Varşova'nın getirecekleri
NATO’nun dün sonra eren zirvesi, gerçekleştiği yer ve alınan kararlar açısından önemli sonuçlar doğuracak.
Özellikle de NATO’nun ikinci büyük gücü Türkiye açısından ciddi sıkıntıları da beraberinde getirecek.
Şöyle ki: Zirve, Doğu Bloku’nun simgesi pakta adını veren Varşova’da yapıldı; hatta liderlerin akşam yemeği de 1991’de dağılan Varşova Paktı’na imzaların atıldığı binada gerçekleşti.
Oysa çeyrek asır önce Soğuk Savaş’ın noktalandığının ilan edildiği Roma Zirvesi’nde NATO yeni tehdit olarak terörizmi belirlemiş ve varlığını da bunun üzerine bina etmeye başlamıştı.
Varşova Zirvesi’yle ise NATO eskiye döndü, Rus tehdidini önceliğine aldı; zirvede ele alınan konular da bu zemin üzerinde yürüdü.
Karadeniz ve Baltık’ta NATO gücünün artırılmasından Gürcistan, Ukrayna dolayısıyla Kırım sorununa, Suriye ve Irak’taki gelişmelerden Türkiye’nin hava savunma sisteminin güçlendirilmesine kadar her konu Rusya odaklı ele alındı.
Dolayısıyla çeyrek asır önce Avrupa’da terk edilen Soğuk Savaş’a tekrar dönüldü.
KARADENİZ SORUNU
Bunun yaratacağı ağır yük istemese de Türkiye’nin omuzlarına binecek.
Çünkü, Türkiye müttefikleri için de Montrö Antlaşması’nın şartlarında esneme yapmadığı için Karadeniz’de Ruslar ile sorunsuz yaşadı; terörden uyuşturucuyla mücadeleye kadar birçok alanda ortaklık kurdu.
Hatta Karadeniz’de deniz kuvvetlerinin yarattığı bu işbirlikleri, komşu ülkelerin “Türkler, Ruslarla birlikte Karadeniz’i ortak gölü yaptı” yakınmalarına yol açtı.

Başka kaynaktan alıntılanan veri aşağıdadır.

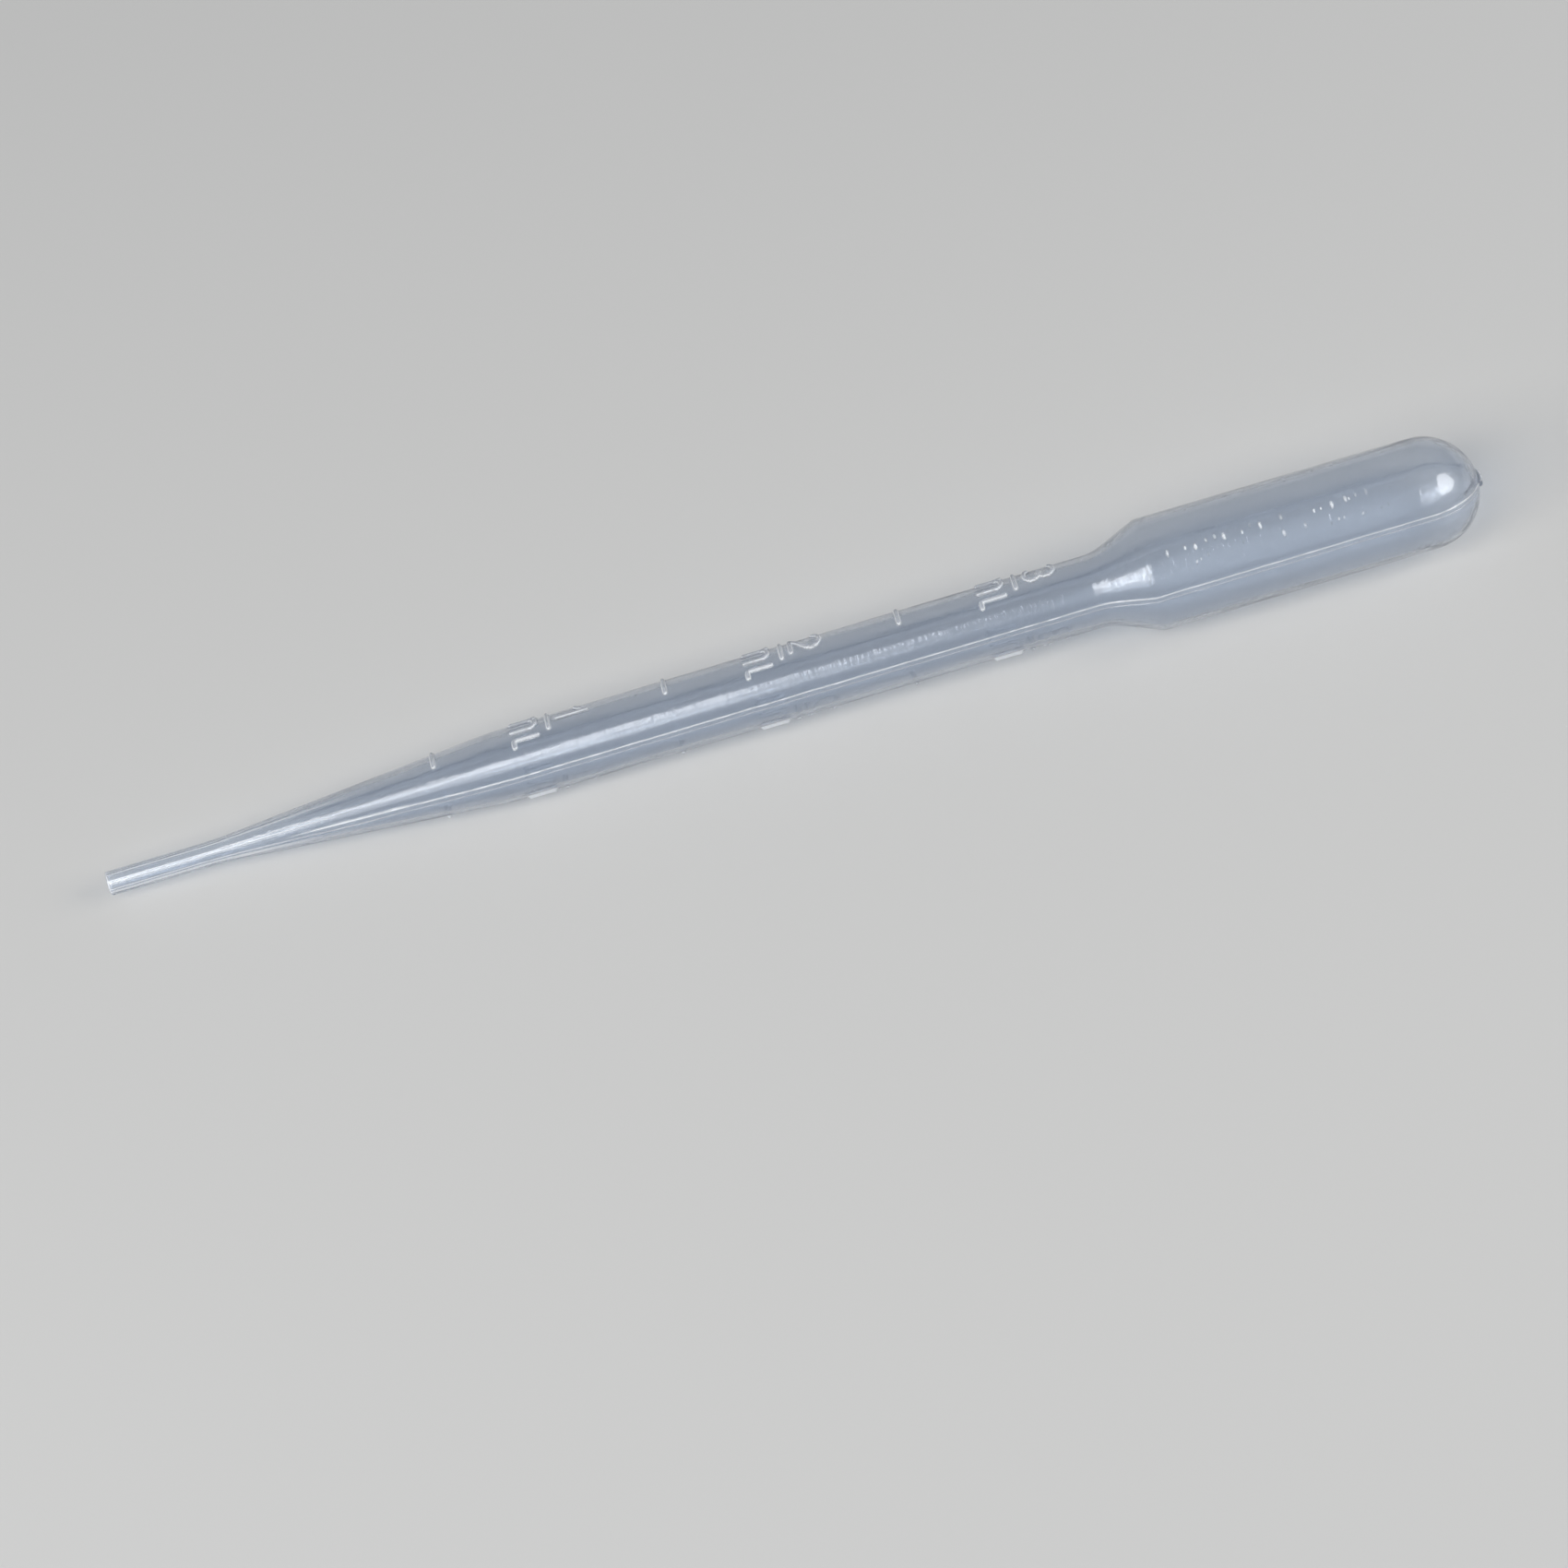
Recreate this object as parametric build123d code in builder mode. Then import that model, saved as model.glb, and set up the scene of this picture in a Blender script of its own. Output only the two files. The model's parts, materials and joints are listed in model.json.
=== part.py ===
"""Graduated one-piece dropper pipette, blow-moulded in low-density polyethylene.

A tube with one skin all round: a fine straight tip, a long taper, the graduated stem, a conical
shoulder and a closed squeeze bulb. The two mould halves leave a raised parting line along both
sides, a pinch-off bar on the bulb's end, and the same raised volume marks on each half.

Row frame: +Z up, +X from the tip towards the bulb. The pipette lies as it rests on a table: on the
corner of its bulb and on the raised letters at the start of its stem, with the tip clear of the
table. The origin is on the table, under the middle of the pipette's length.
"""

import os
from math import asin, atan2, cos, degrees, hypot, sin, tan

from build123d import *

# Lengths along the pipette's axis, from the mouth of the tip (mm)
LENGTH = 155.0
TIP_LENGTH = 12.5
TAPER_END = 44.4
SHOULDER_START = 112.3
SHOULDER_END = 117.6

# Outer radii (mm)
TIP_R = 1.34
STEM_R = 3.98
STEM_SHOULDER_R = 4.04
BULB_R = 6.24
DOME_R = 6.16

# Wall thickness of the blown skin (mm): thinnest where the mould stretched it most
TIP_WALL = 0.34
STEM_WALL = 0.54
BULB_WALL = 0.42

# Blends of the outer wall (mm), from the tip to the bulb
TAPER_BLEND_R = 40.0
SHOULDER_BLEND_R = 6.0
BULB_CORNER_R = 0.8

# Parting line: a low rib in the plane where the mould halves met
RIB_HEIGHT = 0.12
RIB_WIDTH = 0.36
RIB_START = 15.0

# Pinch-off bar, where the mould closed the end of the bulb
PINCH_HEIGHT = 0.4
PINCH_LENGTH = 4.0
PINCH_WIDTH = 0.9

# Raised volume marks: one each half millilitre, on both mould halves
FIRST_MARK = 37.7
MARK_SPACING = 13.14
MARK_COUNT = 6
MARK_LENGTH = 3.0
MARK_HEIGHT = 0.28
MARK_ROOT_WIDTH = 0.76
MARK_CREST_WIDTH = 0.28
MARK_ROOT_DEPTH = 0.2

# How it lies: the parting plane's angle from the vertical, and where the unit letters beside the
# first whole mark begin, which stand as high as the marks and touch the table
PARTING_ROLL = 52.0
LETTERS_START = 46.6


def outer_radius(station):
    """Radius of the outer wall on the taper and the stem, without the blend between them."""
    taper = (STEM_R - TIP_R) / (TAPER_END - TIP_LENGTH)
    growth = (STEM_SHOULDER_R - STEM_R) / (SHOULDER_START - TAPER_END)
    if station < TAPER_END:
        return TIP_R + taper * (station - TIP_LENGTH)
    return STEM_R + growth * (station - TAPER_END)


# ---- The lie of the axis: tangent to the bulb's rounded corner, and level with the letters ----
shoulder_angle = atan2(BULB_R - STEM_SHOULDER_R, SHOULDER_END - SHOULDER_START)
letters_r = outer_radius(LETTERS_START) + MARK_HEIGHT
corner_run = SHOULDER_END + BULB_CORNER_R * tan(shoulder_angle / 2) - LETTERS_START
corner_rise = BULB_R - BULB_CORNER_R - letters_r
tilt = atan2(corner_rise, corner_run) + asin(BULB_CORNER_R / hypot(corner_run, corner_rise))

dome_x = LENGTH - PINCH_HEIGHT - DOME_R
low_x = -TIP_R * sin(tilt)
high_x = dome_x * cos(tilt) + DOME_R + PINCH_HEIGHT
mouth = Vector(-(low_x + high_x) / 2, 0, letters_r * cos(tilt) - LETTERS_START * sin(tilt))
along = Vector(cos(tilt), 0, sin(tilt))
centre_line = Axis(mouth, along)


def axial_plane(roll):
    """A plane that holds the axis: x runs from the mouth to the bulb and y is the radius, which
    leans from the vertical towards -Y by the roll."""
    normal = Vector(0, -1, 0).rotate(Axis((0, 0, 0), along), roll)
    return Plane(origin=mouth, x_dir=along, z_dir=normal)


parting = axial_plane(PARTING_ROLL)

# ---- Profiles, as points of station and radius ----
outer_points = [
    (0, TIP_R),
    (TIP_LENGTH, TIP_R),
    (TAPER_END, STEM_R),
    (SHOULDER_START, STEM_SHOULDER_R),
    (SHOULDER_END, BULB_R),
    (dome_x, DOME_R),
]
outer_blends = [TAPER_BLEND_R, TAPER_BLEND_R, SHOULDER_BLEND_R, BULB_CORNER_R]

# Inside a cone the corners of an even wall sit further along, by the wall times half the turn
inner_shift = tan(shoulder_angle / 2)
inner_points = [
    (0, TIP_R - TIP_WALL),
    (TIP_LENGTH, TIP_R - TIP_WALL),
    (TAPER_END, STEM_R - STEM_WALL),
    (SHOULDER_START + STEM_WALL * inner_shift, STEM_SHOULDER_R - STEM_WALL),
    (SHOULDER_END + BULB_WALL * inner_shift, BULB_R - BULB_WALL),
    (dome_x, DOME_R - BULB_WALL),
]
inner_blends = [TAPER_BLEND_R, TAPER_BLEND_R, SHOULDER_BLEND_R, BULB_CORNER_R + BULB_WALL]


def half_section(points, blends):
    """The line of one half of the section: along the wall, round the dome and back on the axis."""
    end_x, end_r = points[-1]
    wall = FilletPolyline(*points, radius=blends)
    dome = RadiusArc(wall @ 1, (end_x + end_r, 0), end_r)
    Polyline(dome @ 1, (0, 0), wall @ 0)


with BuildPart() as pipette:
    # The outer form, turned about the axis
    with BuildSketch(parting) as outer_section:
        with BuildLine():
            half_section(outer_points, outer_blends)
        make_face()
    revolve(axis=centre_line)

    # The parting line: the outline grown by the rib's height, as a plate through the axis
    with BuildSketch(parting):
        add(outer_section.sketch_local)
        mirror(about=Plane.XZ)
        offset(amount=RIB_HEIGHT)
        with Locations((RIB_START, 0)):
            Rectangle(LENGTH, 4 * BULB_R, align=(Align.MIN, Align.CENTER), mode=Mode.INTERSECT)
    extrude(amount=RIB_WIDTH / 2, both=True)

    # The pinch-off bar: a short arc of the parting line, taller and wider, over the dome
    with BuildSketch(parting):
        with Locations((dome_x, 0)):
            Circle(DOME_R + PINCH_HEIGHT)
            Rectangle(
                2 * DOME_R, PINCH_LENGTH, align=(Align.MIN, Align.CENTER), mode=Mode.INTERSECT
            )
    extrude(amount=PINCH_WIDTH / 2, both=True)

    # The volume marks: ridges with sloping flanks that run part of the way round, centred square
    # to the parting plane and rooted in the wall
    for half_angle in (90, -90):
        for mark in range(MARK_COUNT):
            station = FIRST_MARK + mark * MARK_SPACING
            wall_r = outer_radius(station)
            root_r = wall_r - MARK_ROOT_DEPTH
            arc = degrees(MARK_LENGTH / wall_r)
            with BuildSketch(axial_plane(PARTING_ROLL + half_angle - arc / 2)):
                with BuildLine():
                    Polyline(
                        (station - MARK_ROOT_WIDTH / 2, root_r),
                        (station - MARK_ROOT_WIDTH / 2, wall_r),
                        (station - MARK_CREST_WIDTH / 2, wall_r + MARK_HEIGHT),
                        (station + MARK_CREST_WIDTH / 2, wall_r + MARK_HEIGHT),
                        (station + MARK_ROOT_WIDTH / 2, wall_r),
                        (station + MARK_ROOT_WIDTH / 2, root_r),
                        close=True,
                    )
                make_face()
            revolve(axis=centre_line, revolution_arc=arc)

    # The inside, open at the tip and closed in the bulb
    with BuildSketch(parting):
        with BuildLine():
            half_section(inner_points, inner_blends)
        make_face()
    revolve(axis=centre_line, mode=Mode.SUBTRACT)

pipette.part.label = "pipette"

os.makedirs("parts", exist_ok=True)
export_step(pipette.part, "parts/pipette.step")
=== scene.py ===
"""Looks of a one-piece dropper pipette, blow-moulded in milky low-density polyethylene.

One piece is built, the skin of the pipette, with both faces of its wall. A flat sheet of stations
and turns is wrapped round the axis by Geometry Nodes, which raise the volume marks, the parting
line and the pinch-off bar on it. A plain stage with soft light carries it.
"""

import json
import math

import bpy
import numpy as np
from bpy.props import FloatProperty, FloatVectorProperty, IntProperty, PointerProperty
from mathutils import Matrix, Vector


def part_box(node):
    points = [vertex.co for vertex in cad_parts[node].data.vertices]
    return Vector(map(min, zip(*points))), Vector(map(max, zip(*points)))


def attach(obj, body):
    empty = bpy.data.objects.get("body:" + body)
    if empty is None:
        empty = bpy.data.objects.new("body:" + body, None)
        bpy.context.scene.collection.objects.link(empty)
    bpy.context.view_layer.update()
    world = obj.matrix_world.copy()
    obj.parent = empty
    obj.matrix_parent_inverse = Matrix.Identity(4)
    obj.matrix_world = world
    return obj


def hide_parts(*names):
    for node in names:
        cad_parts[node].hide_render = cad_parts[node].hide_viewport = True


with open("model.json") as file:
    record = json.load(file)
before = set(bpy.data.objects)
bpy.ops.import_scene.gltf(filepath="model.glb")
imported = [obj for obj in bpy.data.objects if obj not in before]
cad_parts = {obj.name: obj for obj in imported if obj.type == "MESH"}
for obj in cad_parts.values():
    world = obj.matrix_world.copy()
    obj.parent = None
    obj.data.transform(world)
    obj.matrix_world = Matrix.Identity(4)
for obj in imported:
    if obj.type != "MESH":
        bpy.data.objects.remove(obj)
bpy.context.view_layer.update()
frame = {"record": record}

bl_info = {
    "name": "Dropper Pipette",
    "version": (1, 0, 0),
    "blender": (4, 5, 0),
    "location": "View3D > Sidebar > Pipette",
    "description": "Builds a graduated one-piece dropper pipette and a plain studio stage",
    "category": "Add Mesh",
}

MM = 0.001

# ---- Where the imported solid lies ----
mounts = {m["name"]: m for m in frame["record"]["mounts"]}
tip = mounts["tip_outside"]
ALONG = -Vector(tip["axis"]).normalized()
MOUTH = Vector(tip["pos_m"]) - ALONG * (tip["dims"]["length_mm"] * MM / 2)
TIP_R = tip["dims"]["r_mm"] * MM
TIP_BORE_R = mounts["tip_bore"]["dims"]["r_mm"] * MM
LOW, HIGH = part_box("pipette")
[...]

Romanya’nın, ABD’nin desteğinde donanma kurma çabasının gerisinde de bu rahatsızlık vardı.
Şimdi ise NATO Daimi Deniz Gücü ismiyle bir gücün sürekli Karadeniz’de tutulması hedefleniyor; Türkiye’nin bugüne kadar uyguladığı kuzey suları politikasına aykırılık içeriyor.
NATO Genel Sekreteri Stoltenberg “Karadeniz’deki askeri varlığın artırılması konusunu ekim ayındaki savunma bakanları toplantısında ele alacağız” dese de ortaya çıkan yeni durum, uçak krizi sonrası düzelmeye başlayan Ankara-Moskova ilişkilerinin normalleşmesini engelliyor.
Karadeniz’i de çok daha fazla askerileştiriyor.
Her ne kadar “13 Temmuz’da gerilimi azaltmak için zirve sonuçları Ruslara izah edilecek” denilse de bir zamanlar Orta Avrupa’da hissedilen Soğuk Savaş’ın merkezini Türkiye’ye kaydırıyor.
IŞİD MÜCADELESİ
Buna NATO’nun Suriye ve Irak’ta IŞİD’e karşı mücadelede daha aktif görev alması ve mücadelenin içinde bulunması eklendiğinde, Türkiye’nin Soğuk Savaş’ın göbeğinden kaçmasına olanak bırakılmıyor.
Daha önemlisi ABD ile birlikte Almanya, Fransa ve İngiltere’nin NATO perdelemesiyle kuvvetlerini bölgeye yerleştirme çabası, Türkiye’nin hâkim olduğu jeopolitik alandaki jeostratejik konumunu zayıflatıyor.
Suriyeli göçmenler yetmezmiş gibi bir de başlatılmak istenen Soğuk Savaş’ın olumsuz yükü de Türkiye’nin üzerine yıkılıyor.
Mültecilerle Ege’de mücadele adı altında yerleştirilmek istenen bir başka güç ile de gelecekte doğalgaz sevkıyatında önem kazanacak Doğu Akdeniz’de NATO-Rus gerilimi artırılıyor.
Bütün bunların sonucu, coğrafyada hortlatılan terör de üstüne bonus olarak sunuluyor.